Otro festival de sonidos; esta vez por la tarde, después del almuerzo. Imagino la escena: él se ha tendido torpemente en el sofá del salón y digiere las judías estofadas, dormitando con la boca entreabierta frente al televisor. Ella, que recién ha terminado de lavar la vajilla, excitada frente a una escena amorosa de un culebrón venezolano, cae sobre él. Hasta puedo imaginarme sus fauces despintadas, su boca con gusto a comida, saboreando el glande nauseabundo del macho semidormido. El despierta a medias y no se conforma con eso. Corre los muebles hacia la pared, dejando el centro de la habitación vacío: quiere poseerla allí mismo; a cuatro patas, sobre la alfombra, como un animal.
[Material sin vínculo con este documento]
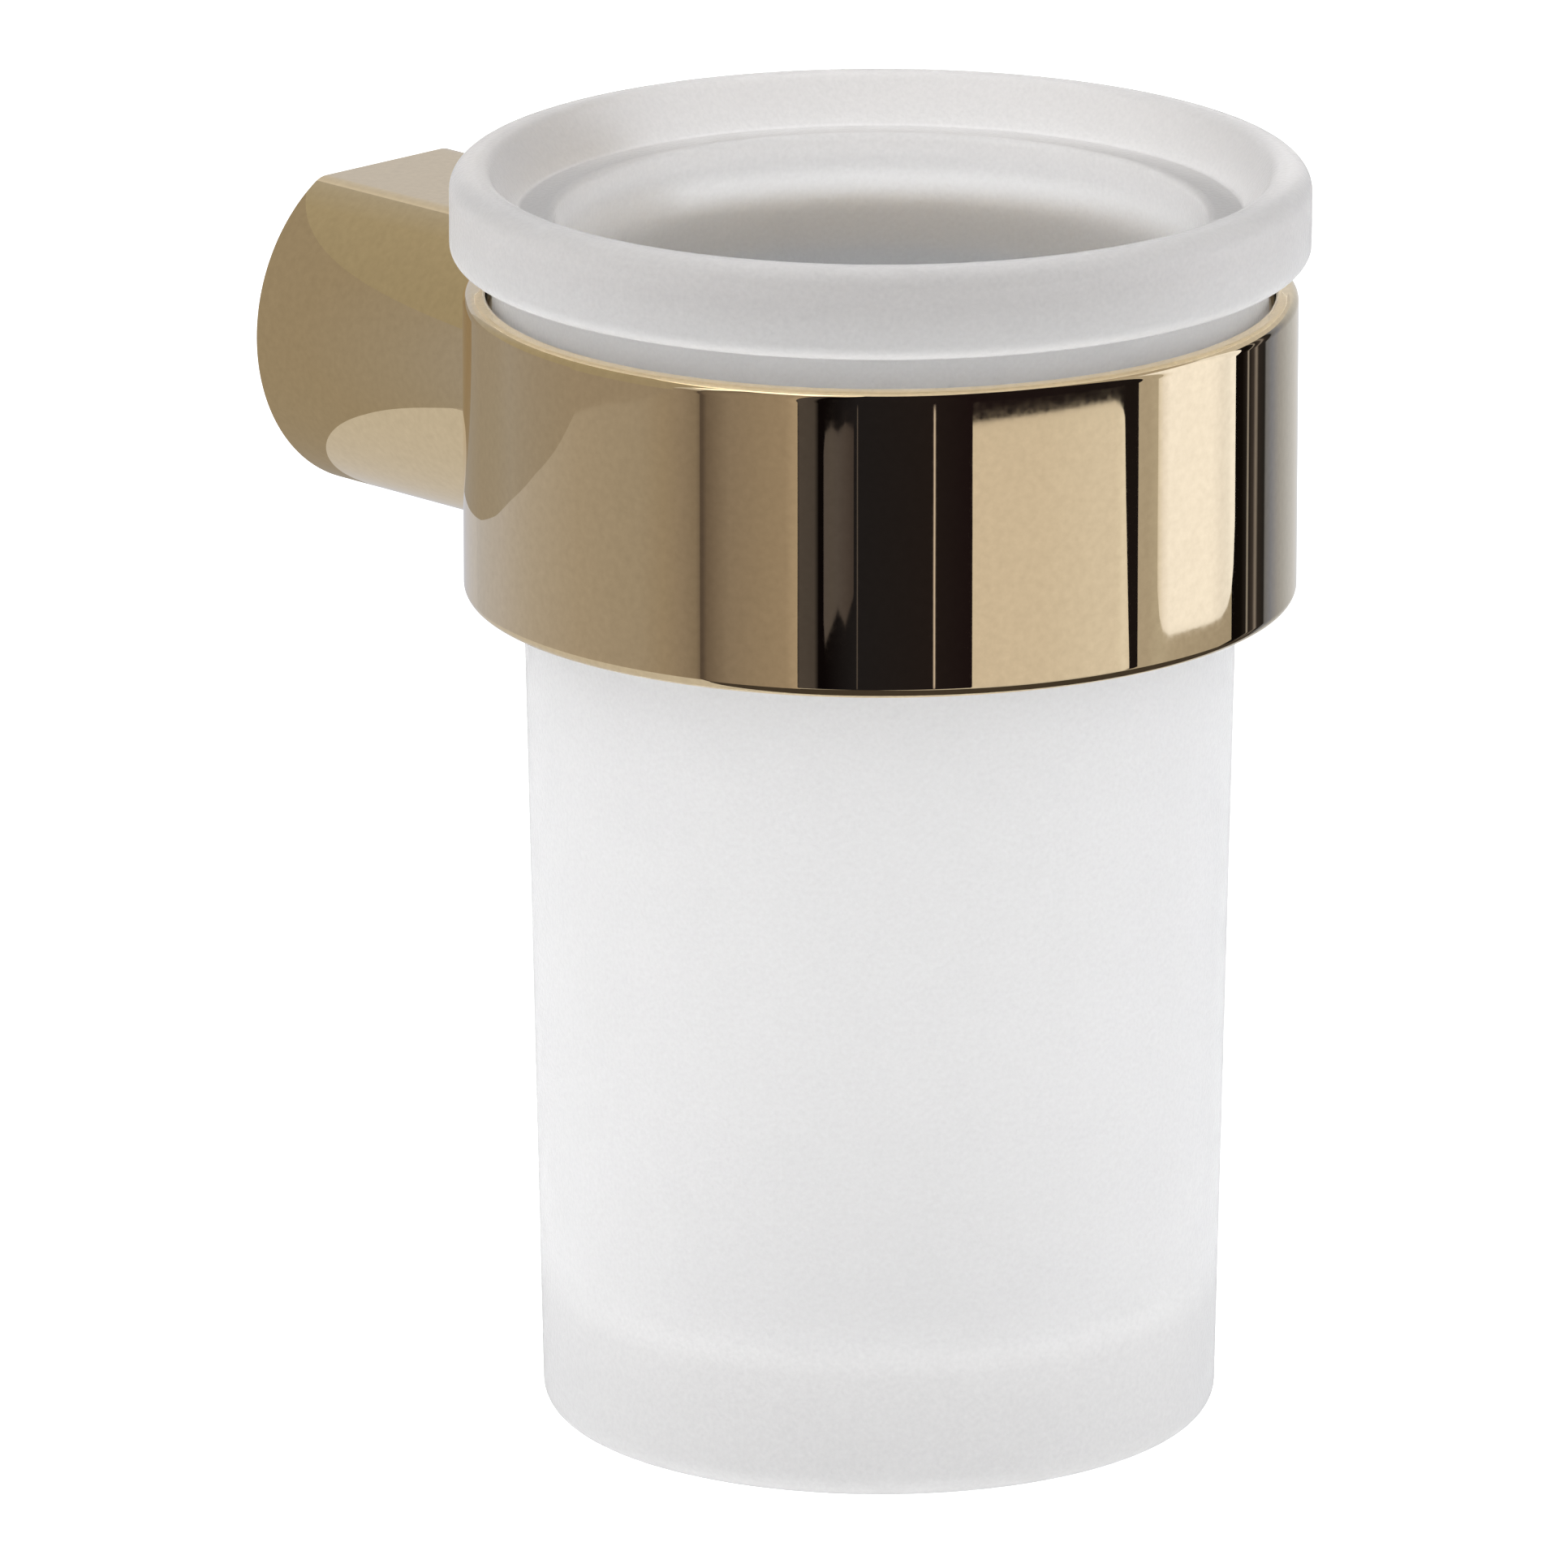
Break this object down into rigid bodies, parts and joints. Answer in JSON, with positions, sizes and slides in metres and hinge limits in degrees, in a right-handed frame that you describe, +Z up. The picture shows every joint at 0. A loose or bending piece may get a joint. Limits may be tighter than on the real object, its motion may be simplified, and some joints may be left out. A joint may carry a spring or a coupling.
{
  "type": "wall toothbrush tumbler",
  "caption": "Wall-mounted toothbrush tumbler: a frosted glass tumbler standing in a polished ring on a short round post with a hidden wall fixing.",
  "frame": {"origin": "middle of the wall bracket's back face, on the wall", "axes": "+Y into the wall, +Z up, the object stands out along -Y"},
  "size_m": [0.0742, 0.1001, 0.111],
  "materials": {
    "polished_gold": "polished champagne gold plating",
    "raw_brass": "machined",
    "zinc_steel": "zinc plated",
    "cast_bracket": "as cast and turned",
    "clear_plastic": "clear, slightly milky",
    "frosted_glass": "acid-etched, matt inside and out"
  },
  "bodies": {
    "holder": {"holder_ring": "polished_gold", "ring_boss": "raw_brass", "post_shell": "polished_gold", "joining_washer": "zinc_steel", "lock_washer": "zinc_steel", "joining_screw": "zinc_steel", "wall_bracket": "cast_bracket", "grub_screw": "zinc_steel"},
    "seat": {"seat_ring": "clear_plastic"},
    "glass": {"tumbler": "frosted_glass"}
  },
  "joints": [
    {"name": "seat_turn", "type": "hinge", "parent": "holder", "child": "seat", "pos_m": [0, -0.063, 0], "axis": [0, 0, 1], "continuous": true},
    {"name": "tumbler_lift", "type": "slide", "parent": "seat", "child": "glass", "axis": [0, 0, 1], "range_m": [0, 0.11]}
  ]
}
Sin embargo, de su bragueta abierta asoma una verga grisácea, sebosa; erecta pero sin vida.

Golpeo el techo con el palo de una escoba para hacerles saber que los escucho. No se detienen. Previendo una situación como esta, he conseguido su número de teléfono. Al séptimo timbrazo, es ella la que atiende con voz entrecortada, apenas audible. Trata de disimular la situación en que se halla, pero yo sé que todavía están prendidos, que aún lo tiene dentro. Puedo oírlo jadear, pegado a su trasero como un perro en celo. Ni siquiera se han molestado en hacer un pequeño intervalo para atender mi llamado. Alcanzo a escuchar un ligero chasquido rítmico, el roce de sus pieles húmedas, el soterrado, contenido placer en la voz femenina. Me pide disculpas, mencionando no sé qué historia de los muebles pesados, la falta de moqueta, la primera limpieza; promete tenerme en cuenta, mientras él, lejano, masculla cosas entrecortadas, inaudibles. Me despido, finjo cortar, aunque mantengo el auricular pegado a mi oreja, conteniendo la respiración. Como suponía, ella deja caer el aparato sin colgarlo, lejos de interesarse por algo más que aquello que está sucediendo en su vagina. La oigo repetir su nombre como una letanía: Juan Carlos, Juan Carlos, Juan Carlos. Su voz se va alejando, desaparece hasta convertirse en un quejido, sale de escena unos segundos, para volver poco después como una súplica que no llego a entender, porque la voz del hombre se superpone, gritándole que no se vaya antes que él, que no deje de moverse, que lo espere un momento, avisándole que está a punto de correrse, que la llenará de leche, que ya, en este mismo instante, lo está haciendo. Como si, en vez de dirigirse a la mujer que recibe sus descargas, me hubiera hablado a mí, decido acompañarlo en el orgasmo. Nos vamos juntos, uno a cada lado del teléfono, gimiendo dolorosamente.